SQL> insert into receivers(message_id, receiver_id) values(2, 'Ronnie');    
1 row created.

SQL> commit;
commit
*
ERROR at line 1:
ORA-12008: error in materialized view refresh path
ORA-02290: check constraint (RNBN.DONT_SEND_TO_SELF) violated

Edit, more explanation: Ok, this query (in the materialized view definition), identifies and counts all the messages that are being sent to oneself. That is, all the rows that violate the rule you stated.
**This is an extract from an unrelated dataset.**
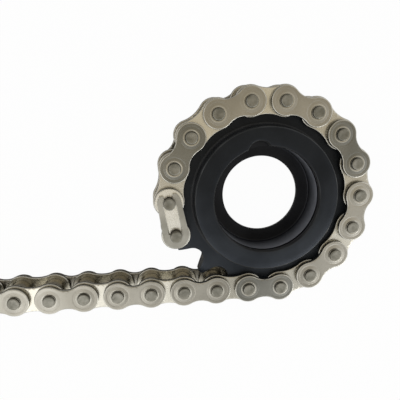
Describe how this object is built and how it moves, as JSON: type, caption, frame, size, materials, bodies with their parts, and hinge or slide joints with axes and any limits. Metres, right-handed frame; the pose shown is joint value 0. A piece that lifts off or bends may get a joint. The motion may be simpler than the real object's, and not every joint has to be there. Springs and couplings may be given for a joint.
{
  "type": "roller chain sprocket with chain",
  "caption": "Roller chain sprocket with a recessed bearing hub, and a roller chain wrapped round its teeth that runs off into a straight tail.",
  "frame": {"origin": "on the sprocket's axis, at the middle plane of its teeth and of the chain", "axes": "+Z along the sprocket's axis out of the open side of its hub; the straight tail of the chain runs towards -X, below the axis on the -Y side"},
  "size_m": [0.1691, 0.0838, 0.0184],
  "materials": {
    "black_oxide_steel": "black oxide, satin",
    "nickel_plated_steel": "nickel plated, satin",
    "roller_steel": "smooth steel"
  },
  "bodies": {
    "seated": {"sprocket": "black_oxide_steel", "inner_link_03": "nickel_plated_steel", "outer_link_04": "nickel_plated_steel", "inner_link_05": "nickel_plated_steel", "outer_link_06": "nickel_plated_steel", "inner_link_07": "nickel_plated_steel", "outer_link_08": "nickel_plated_steel", "inner_link_09": "nickel_plated_steel", "outer_link_10": "nickel_plated_steel", "inner_link_11": "nickel_plated_steel", "outer_link_12": "nickel_plated_steel"},
    "free_end": {"connecting_link": "nickel_plated_steel", "cover_plate": "nickel_plated_steel", "spring_clip": "nickel_plated_steel"},
    "link_01": {"inner_link_01": "nickel_plated_steel"},
    "link_02": {"outer_link_02": "nickel_plated_steel"},
    "link_13": {"inner_link_13": "nickel_plated_steel"},
    "link_14": {"outer_link_14": "nickel_plated_steel"},
    "link_15": {"inner_link_15": "nickel_plated_steel"},
    "link_16": {"outer_link_16": "nickel_plated_steel"},
    "link_17": {"inner_link_17": "nickel_plated_steel"},
    "link_18": {"outer_link_18": "nickel_plated_steel"},
    "link_19": {"inner_link_19": "nickel_plated_steel"},
    "link_20": {"outer_link_20": "nickel_plated_steel"},
    "link_21": {"inner_link_21": "nickel_plated_steel"},
    "link_22": {"outer_link_22": "nickel_plated_steel"},
    "link_23": {"inner_link_23": "nickel_plated_steel"},
    "roller_01": {"roller_01": "roller_steel"},
    "roller_02": {"roller_02": "roller_steel"},
    "roller_03": {"roller_03": "roller_steel"},
    "roller_04": {"roller_04": "roller_steel"},
    "roller_05": {"roller_05": "roller_steel"},
    "roller_06": {"roller_06": "roller_steel"},
    "roller_07": {"roller_07": "roller_steel"},
    "roller_08": {"roller_08": "roller_steel"},
    "roller_09": {"roller_09": "roller_steel"},
    "roller_10": {"roller_10": "roller_steel"},
    "roller_11": {"roller_11": "roller_steel"},
    "roller_12": {"roller_12": "roller_steel"},
    "roller_13": {"roller_13": "roller_steel"},
    "roller_14": {"roller_14": "roller_steel"},
    "roller_15": {"roller_15": "roller_steel"},
    "roller_16": {"roller_16": "roller_steel"},
    "roller_17": {"roller_17": "roller_steel"},
    "roller_18": {"roller_18": "roller_steel"},
    "roller_19": {"roller_19": "roller_steel"},
    "roller_20": {"roller_20": "roller_steel"},
    "roller_21": {"roller_21": "roller_steel"},
    "roller_22": {"roller_22": "roller_steel"},
    "roller_23": {"roller_23": "roller_steel"},
    "roller_24": {"roller_24": "roller_steel"}
  },
  "joints": [
    {"name": "link_hinge_03", "type": "hinge", "parent": "seated", "child": "link_02", "pos_m": [-0.02801, 0.02351, 0], "axis": [0, 0, -1], "range_deg": [0, 100]},
    {"name": "link_hinge_02", "type": "hinge", "parent": "link_02", "child": "link_01", "pos_m": [-0.03436, 0.01251, 0], "axis": [0, 0, 1], "range_deg": [-100, 0]},
    {"name": "link_hinge_01", "type": "hinge", "parent": "link_01", "child": "free_end", "pos_m": [-0.03657, 0, 0], "axis": [0, 0, -1], "range_deg": [-8, 100]},
    {"name": "link_hinge_13", "type": "hinge", "parent": "seated", "child": "link_13", "pos_m": [0.01828, -0.03167, 0], "axis": [0, 0, 1], "range_deg": [0, 100]},
    {"name": "link_hinge_14", "type": "hinge", "parent": "link_13", "child": "link_14", "pos_m": [0.00635, -0.03601, 0], "axis": [0, 0, -1], "range_deg": [-100, 0]},
    {"name": "link_hinge_15", "type": "hinge", "parent": "link_14", "child": "link_15", "pos_m": [-0.00635, -0.03601, 0], "axis": [0, 0, 1], "range_deg": [-19, 100]},
    {"name": "link_hinge_16", "type": "hinge", "parent": "link_15", "child": "link_16", "pos_m": [-0.01905, -0.03601, 0], "axis": [0, 0, -1], "range_deg": [-100, 30]},
    {"name": "link_hinge_17", "type": "hinge", "parent": "link_16", "child": "link_17", "pos_m": [-0.03175, -0.03601, 0], "axis": [0, 0, 1], "range_deg": [-56, 100]},
    {"name": "link_hinge_18", "type": "hinge", "parent": "link_17", "child": "link_18", "pos_m": [-0.04445, -0.03601, 0], "axis": [0, 0, -1], "range_deg": [-100, 82]},
    {"name": "link_hinge_19", "type": "hinge", "parent": "link_18", "child": "link_19", "pos_m": [-0.05715, -0.03601, 0], "axis": [0, 0, 1], "range_deg": [-100, 100]},
    {"name": "link_hinge_20", "type": "hinge", "parent": "link_19", "child": "link_20", "pos_m": [-0.06985, -0.03601, 0], "axis": [0, 0, -1], "range_deg": [-100, 100]},
    {"name": "link_hinge_21", "type": "hinge", "parent": "link_20", "child": "link_21", "pos_m": [-0.08255, -0.03601, 0], "axis": [0, 0, 1], "range_deg": [-100, 100]},
    {"name": "link_hinge_22", "type": "hinge", "parent": "link_21", "child": "link_22", "pos_m": [-0.09525, -0.03601, 0], "axis": [0, 0, -1], "range_deg": [-100, 100]},
    {"name": "link_hinge_23", "type": "hinge", "parent": "link_22", "child": "link_23", "pos_m": [-0.10795, -0.03601, 0], "axis": [0, 0, 1], "range_deg": [-100, 100]},
    {"name": "roller_spin_01", "type": "hinge", "parent": "link_01", "child": "roller_01", "pos_m": [-0.03657, 0, 0], "axis": [0, 0, 1], "continuous": true},
    {"name": "roller_spin_02", "type": "hinge", "parent": "link_01", "child": "roller_02", "pos_m": [-0.03436, 0.01251, 0], "axis": [0, 0, 1], "continuous": true},
    {"name": "roller_spin_03", "type": "hinge", "parent": "seated", "child": "roller_03", "pos_m": [-0.02801, 0.02351, 0], "axis": [0, 0, 1], "continuous": true},
    {"name": "roller_spin_04", "type": "hinge", "parent": "seated", "child": "roller_04", "pos_m": [-0.01828, 0.03167, 0], "axis": [0, 0, 1], "continuous": true},
    {"name": "roller_spin_05", "type": "hinge", "parent": "seated", "child": "roller_05", "pos_m": [-0.00635, 0.03601, 0], "axis": [0, 0, 1], "continuous": true},
    {"name": "roller_spin_06", "type": "hinge", "parent": "seated", "child": "roller_06", "pos_m": [0.00635, 0.03601, 0], "axis": [0, 0, 1], "continuous": true},
    {"name": "roller_spin_07", "type": "hinge", "parent": "seated", "child": "roller_07", "pos_m": [0.01828, 0.03167, 0], "axis": [0, 0, 1], "continuous": true},
    {"name": "roller_spin_08", "type": "hinge", "parent": "seated", "child": "roller_08", "pos_m": [0.02801, 0.02351, 0], "axis": [0, 0, 1], "continuous": true},
    {"name": "roller_spin_09", "type": "hinge", "parent": "seated", "child": "roller_09", "pos_m": [0.03436, 0.01251, 0], "axis": [0, 0, 1], "continuous": true},
    {"name": "roller_spin_10", "type": "hinge", "parent": "seated", "child": "roller_10", "pos_m": [0.03657, 0, 0], "axis": [0, 0, 1], "continuous": true},
    {"name": "roller_spin_11", "type": "hinge", "parent": "seated", "child": "roller_11", "pos_m": [0.03436, -0.01251, 0], "axis": [0, 0, 1], "continuous": true},
    {"name": "roller_spin_12", "type": "hinge", "parent": "seated", "child": "roller_12", "pos_m": [0.02801, -0.02351, 0], "axis": [0, 0, 1], "continuous": true},
    {"name": "roller_spin_13", "type": "hinge", "parent": "link_13", "child": "roller_13", "pos_m": [0.01828, -0.03167, 0], "axis": [0, 0, 1], "continuous": true},
    {"name": "roller_spin_14", "type": "hinge", "parent": "link_13", "child": "roller_14", "pos_m": [0.00635, -0.03601, 0], "axis": [0, 0, 1], "continuous": true},
    {"name": "roller_spin_15", "type": "hinge", "parent": "link_15", "child": "roller_15", "pos_m": [-0.00635, -0.03601, 0], "axis": [0, 0, 1], "continuous": true},
    {"name": "roller_spin_16", "type": "hinge", "parent": "link_15", "child": "roller_16", "pos_m": [-0.01905, -0.03601, 0], "axis": [0, 0, 1], "continuous": true},
    {"name": "roller_spin_17", "type": "hinge", "parent": "link_17", "child": "roller_17", "pos_m": [-0.03175, -0.03601, 0], "axis": [0, 0, 1], "continuous": true},
    {"name": "roller_spin_18", "type": "hinge", "parent": "link_17", "child": "roller_18", "pos_m": [-0.04445, -0.03601, 0], "axis": [0, 0, 1], "continuous": true},
    {"name": "roller_spin_19", "type": "hinge", "parent": "link_19", "child": "roller_19", "pos_m": [-0.05715, -0.03601, 0], "axis": [0, 0, 1], "continuous": true},
    {"name": "roller_spin_20", "type": "hinge", "parent": "link_19", "child": "roller_20", "pos_m": [-0.06985, -0.03601, 0], "axis": [0, 0, 1], "continuous": true},
    {"name": "roller_spin_21", "type": "hinge", "parent": "link_21", "child": "roller_21", "pos_m": [-0.08255, -0.03601, 0], "axis": [0, 0, 1], "continuous": true},
    {"name": "roller_spin_22", "type": "hinge", "parent": "link_21", "child": "roller_22", "pos_m": [-0.09525, -0.03601, 0], "axis": [0, 0, 1], "continuous": true},
    {"name": "roller_spin_23", "type": "hinge", "parent": "link_23", "child": "roller_23", "pos_m": [-0.10795, -0.03601, 0], "axis": [0, 0, 1], "continuous": true},
    {"name": "roller_spin_24", "type": "hinge", "parent": "link_23", "child": "roller_24", "pos_m": [-0.12065, -0.03601, 0], "axis": [0, 0, 1], "continuous": true}
  ]
}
select count(*) as bad_rows 
  from messages  m
  join receivers r using(message_id)
 where m.sender_id = r.receiver_id;

So the query should return 0 rows at all times, right? What the materialized view does, is to refresh itself when anyone commits a DML operation against the tables messages or receivers. So in theory, if someone inserts a message to herself, the query would return bad_rows = 1. But, I've also included a constraint on the materialized view, saying that the only allowed value for column bad_rows is 0. Oracle will not let you commit any transaction that gives another value.

So if you look at the second pair of insert statements, you can see that I've managed to insert the erroneous row in receivers, but Oracle gives a constraint violation when I try to commit.